━━━━━ PROVIDED DATA ━━━━━

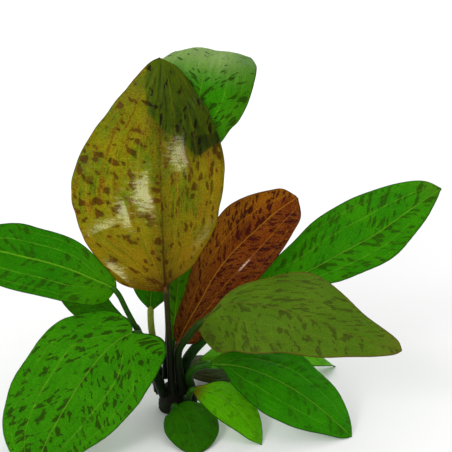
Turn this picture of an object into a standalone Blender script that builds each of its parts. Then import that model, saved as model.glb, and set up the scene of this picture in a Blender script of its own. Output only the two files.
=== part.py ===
"""A sword plant: a rosette of broad stalked leaves on a short stout rootstock.

Every leaf is one piece: a round stalk that widens into a thin blade. The plant stands on
the flat cut under its rootstock and on the tips of its low outer leaves. The origin is the
middle of that cut, +Z is up and -Y is the side that the plant is looked at from.
"""
import math

import bmesh
import bpy
from mathutils import Vector

MM = 0.001

# Driving dimensions, in millimetres
BLADE_THICKNESS = 1.1
TIP_HALF_WIDTH = 0.5
ROOTSTOCK_PROFILE = [(0.0, 0.0), (7.5, 0.0), (8.6, 2.5), (8.4, 7.0), (6.4, 11.5), (5.6, 14.5),
                     (4.6, 16.4), (0.0, 17.0)]
ROOTSTOCK_SIDES = 24

STALK_SWELL = 0.25
BLADE_ROOT_FADE = 8
LOBE_REACH = 0.35

# How finely a leaf is divided, and its faces shaded
ROUTE_STEPS = 16
SECTION_SIDES = 12
STALK_SECTIONS = 7
BLADE_SECTIONS = 15
SHARP_ANGLE = 50
SAME_PLACE = 0.01

# Colours, as red, green and blue
OLIVE = (0.23, 0.20, 0.02)
RED = (0.24, 0.04, 0.01)
GREEN = (0.03, 0.26, 0.01)
DARK_GREEN = (0.02, 0.13, 0.02)
PALE_GREEN = (0.10, 0.36, 0.02)
BROWN = (0.07, 0.05, 0.02)


def clear_scene():
    for old in list(bpy.data.objects):
        bpy.data.objects.remove(old, do_unlink=True)


def material(name, colour):
    made = bpy.data.materials.new(name)
    made.use_nodes = True
    shader = made.node_tree.nodes["Principled BSDF"]
    shader.inputs["Base Color"].default_value = (*colour, 1.0)
    shader.inputs["Roughness"].default_value = 0.4
    shader.inputs["Metallic"].default_value = 0.0
    return made


def finish_object(name, bm, colour):
    """Turn a closed bmesh in millimetres into a named object in metres."""
    bmesh.ops.scale(bm, vec=(MM, MM, MM), verts=bm.verts)
    bmesh.ops.recalc_face_normals(bm, faces=bm.faces)
    mesh = bpy.data.meshes.new(name)
    bm.to_mesh(mesh)
    bm.free()
    mesh.shade_smooth()
    mesh.set_sharp_from_angle(angle=math.radians(SHARP_ANGLE))
    mesh.materials.append(material(name, colour))
    made = bpy.data.objects.new(name, mesh)
    bpy.context.collection.objects.link(made)
    return made


def smooth_route(points):
    """Points close together on a Catmull-Rom curve through the route's own points."""
    points = [Vector(point) for point in points]
    ends = [2 * points[0] - points[1], *points, 2 * points[-1] - points[-2]]
    curve = []
    for before, start, end, after in zip(ends, ends[1:], ends[2:], ends[3:]):
        for step in range(ROUTE_STEPS):
            t = step / ROUTE_STEPS
            curve.append(0.5 * (2 * start + (end - before) * t
                                + (2 * before - 5 * start + 4 * end - after) * t ** 2
                                + (3 * start - before - 3 * end + after) * t ** 3))
    curve.append(points[-1])
    return curve


def place_on(curve, share):
    """The point and the direction at a share of a curve's length."""
    lengths = [0.0]
    for one, two in zip(curve, curve[1:]):
        lengths.append(lengths[-1] + (two - one).length)
    wanted = share * lengths[-1]
    span = 0
    while span < len(curve) - 2 and lengths[span + 1] < wanted:
        span += 1
    part = (wanted - lengths[span]) / (lengths[span + 1] - lengths[span])
    point = curve[span].lerp(curve[span + 1], part)
    back = curve[max(span - 1, 0)]
    ahead = curve[min(span + 2, len(curve) - 1)]
    return point, (ahead - back).normalized()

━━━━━

## EXERCISE INSTRUCTIONS
Please write out exactly the lines from the start of the data through the line that contains "import math", both ends included, and nothing else.

## TASK OUTPUT
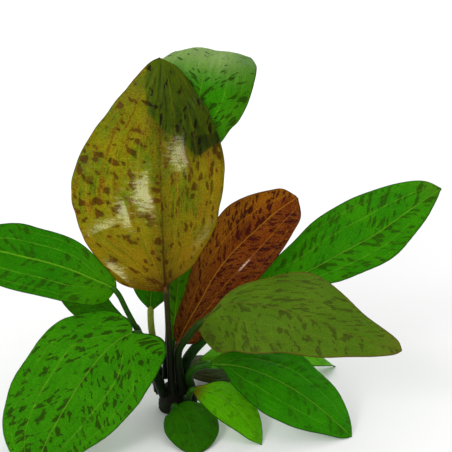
Turn this picture of an object into a standalone Blender script that builds each of its parts. Then import that model, saved as model.glb, and set up the scene of this picture in a Blender script of its own. Output only the two files.
=== part.py ===
"""A sword plant: a rosette of broad stalked leaves on a short stout rootstock.

Every leaf is one piece: a round stalk that widens into a thin blade. The plant stands on
the flat cut under its rootstock and on the tips of its low outer leaves. The origin is the
middle of that cut, +Z is up and -Y is the side that the plant is looked at from.
"""
import math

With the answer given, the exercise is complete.